- [PROVIDED MATERIAL]
□ □ □ □
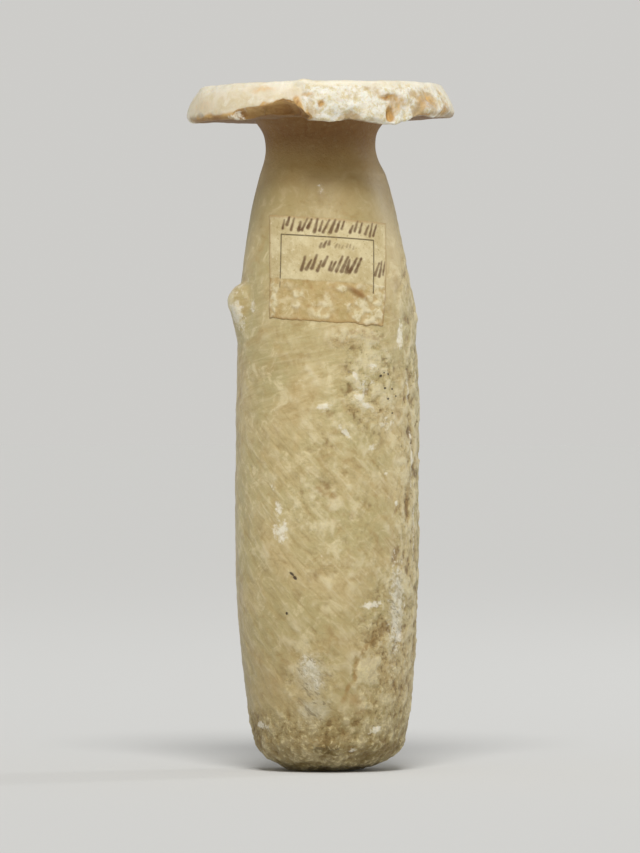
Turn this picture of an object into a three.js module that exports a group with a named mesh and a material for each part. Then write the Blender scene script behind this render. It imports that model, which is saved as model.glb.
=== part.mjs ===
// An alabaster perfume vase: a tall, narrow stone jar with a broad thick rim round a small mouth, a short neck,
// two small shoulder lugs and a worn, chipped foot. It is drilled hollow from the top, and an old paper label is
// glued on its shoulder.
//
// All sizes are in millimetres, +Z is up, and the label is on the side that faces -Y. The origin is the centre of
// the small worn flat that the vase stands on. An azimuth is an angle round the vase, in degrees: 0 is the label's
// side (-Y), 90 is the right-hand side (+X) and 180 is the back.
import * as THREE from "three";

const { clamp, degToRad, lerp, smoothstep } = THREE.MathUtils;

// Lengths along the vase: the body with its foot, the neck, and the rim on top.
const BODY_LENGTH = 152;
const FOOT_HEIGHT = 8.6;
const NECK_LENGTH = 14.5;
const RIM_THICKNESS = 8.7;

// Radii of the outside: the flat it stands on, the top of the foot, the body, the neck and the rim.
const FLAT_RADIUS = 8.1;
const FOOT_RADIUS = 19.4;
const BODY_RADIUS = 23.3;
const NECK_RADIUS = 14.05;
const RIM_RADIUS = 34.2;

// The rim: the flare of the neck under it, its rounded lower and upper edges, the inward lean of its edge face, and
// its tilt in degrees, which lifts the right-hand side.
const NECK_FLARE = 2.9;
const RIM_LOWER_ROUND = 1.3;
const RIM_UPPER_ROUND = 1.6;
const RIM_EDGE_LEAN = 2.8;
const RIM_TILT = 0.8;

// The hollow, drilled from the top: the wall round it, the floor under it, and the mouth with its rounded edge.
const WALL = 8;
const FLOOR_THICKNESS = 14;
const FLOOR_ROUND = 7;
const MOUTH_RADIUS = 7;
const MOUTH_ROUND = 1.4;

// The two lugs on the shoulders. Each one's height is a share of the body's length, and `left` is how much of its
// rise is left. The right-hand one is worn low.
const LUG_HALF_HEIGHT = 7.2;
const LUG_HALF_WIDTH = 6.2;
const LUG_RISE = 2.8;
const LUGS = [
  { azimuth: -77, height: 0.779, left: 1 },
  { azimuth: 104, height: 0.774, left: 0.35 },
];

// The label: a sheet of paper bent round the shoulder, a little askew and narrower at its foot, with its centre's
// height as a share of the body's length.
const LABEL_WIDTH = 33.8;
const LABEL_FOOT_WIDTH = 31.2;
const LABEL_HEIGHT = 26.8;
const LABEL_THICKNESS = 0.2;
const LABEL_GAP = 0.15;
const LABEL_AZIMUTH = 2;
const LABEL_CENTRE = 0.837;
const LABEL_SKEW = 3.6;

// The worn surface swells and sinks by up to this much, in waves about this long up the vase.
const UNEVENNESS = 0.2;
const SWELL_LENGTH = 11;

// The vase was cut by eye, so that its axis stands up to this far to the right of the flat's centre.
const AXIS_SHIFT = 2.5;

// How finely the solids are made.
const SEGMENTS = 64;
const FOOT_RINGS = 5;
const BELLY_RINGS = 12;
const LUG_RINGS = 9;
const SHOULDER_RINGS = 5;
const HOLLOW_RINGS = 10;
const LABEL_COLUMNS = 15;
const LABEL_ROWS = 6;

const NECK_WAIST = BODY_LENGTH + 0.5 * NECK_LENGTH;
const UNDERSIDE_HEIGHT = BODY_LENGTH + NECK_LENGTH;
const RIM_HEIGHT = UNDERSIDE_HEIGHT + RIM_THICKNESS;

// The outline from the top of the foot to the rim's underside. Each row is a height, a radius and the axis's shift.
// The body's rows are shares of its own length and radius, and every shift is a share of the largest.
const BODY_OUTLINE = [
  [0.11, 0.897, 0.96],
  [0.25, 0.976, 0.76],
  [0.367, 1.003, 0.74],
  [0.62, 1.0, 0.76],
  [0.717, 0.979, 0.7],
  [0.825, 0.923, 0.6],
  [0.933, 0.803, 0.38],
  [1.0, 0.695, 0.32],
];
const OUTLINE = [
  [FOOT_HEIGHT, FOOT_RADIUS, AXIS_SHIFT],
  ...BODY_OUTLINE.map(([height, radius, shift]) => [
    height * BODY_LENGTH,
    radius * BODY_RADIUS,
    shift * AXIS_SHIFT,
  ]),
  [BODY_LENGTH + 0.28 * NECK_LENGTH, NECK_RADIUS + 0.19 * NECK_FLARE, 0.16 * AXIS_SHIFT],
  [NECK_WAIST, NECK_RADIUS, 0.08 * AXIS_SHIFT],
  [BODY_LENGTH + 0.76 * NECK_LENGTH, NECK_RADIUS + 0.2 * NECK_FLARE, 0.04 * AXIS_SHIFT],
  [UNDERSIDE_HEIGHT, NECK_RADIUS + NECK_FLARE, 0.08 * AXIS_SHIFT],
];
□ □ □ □
- [SHORT TASK] Print, unaltered, every line from the beginning of the material down to the line with "const RIM_THICKNESS = 8.7;".

- [WRITTEN SOLUTION]
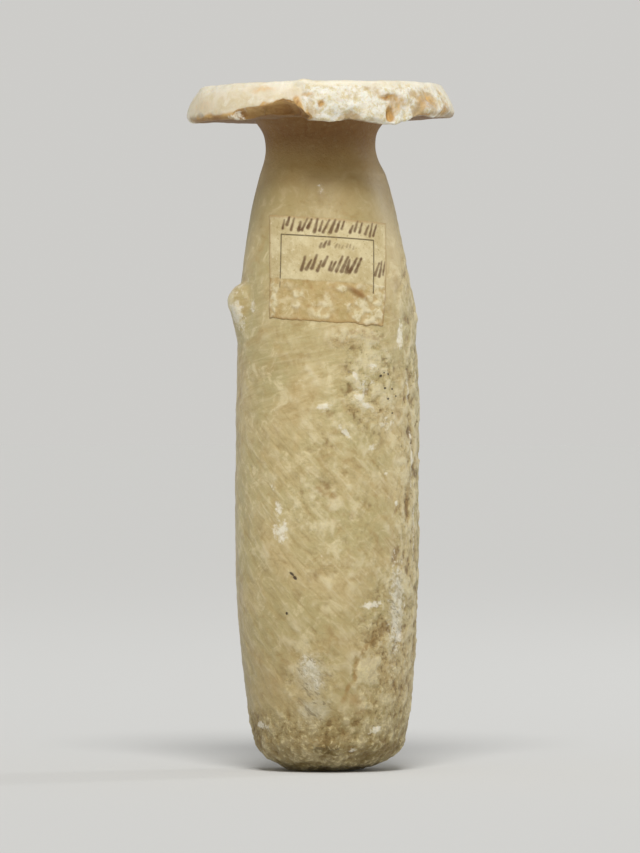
Turn this picture of an object into a three.js module that exports a group with a named mesh and a material for each part. Then write the Blender scene script behind this render. It imports that model, which is saved as model.glb.
=== part.mjs ===
// An alabaster perfume vase: a tall, narrow stone jar with a broad thick rim round a small mouth, a short neck,
// two small shoulder lugs and a worn, chipped foot. It is drilled hollow from the top, and an old paper label is
// glued on its shoulder.
//
// All sizes are in millimetres, +Z is up, and the label is on the side that faces -Y. The origin is the centre of
// the small worn flat that the vase stands on. An azimuth is an angle round the vase, in degrees: 0 is the label's
// side (-Y), 90 is the right-hand side (+X) and 180 is the back.
import * as THREE from "three";

const { clamp, degToRad, lerp, smoothstep } = THREE.MathUtils;

// Lengths along the vase: the body with its foot, the neck, and the rim on top.
const BODY_LENGTH = 152;
const FOOT_HEIGHT = 8.6;
const NECK_LENGTH = 14.5;
const RIM_THICKNESS = 8.7;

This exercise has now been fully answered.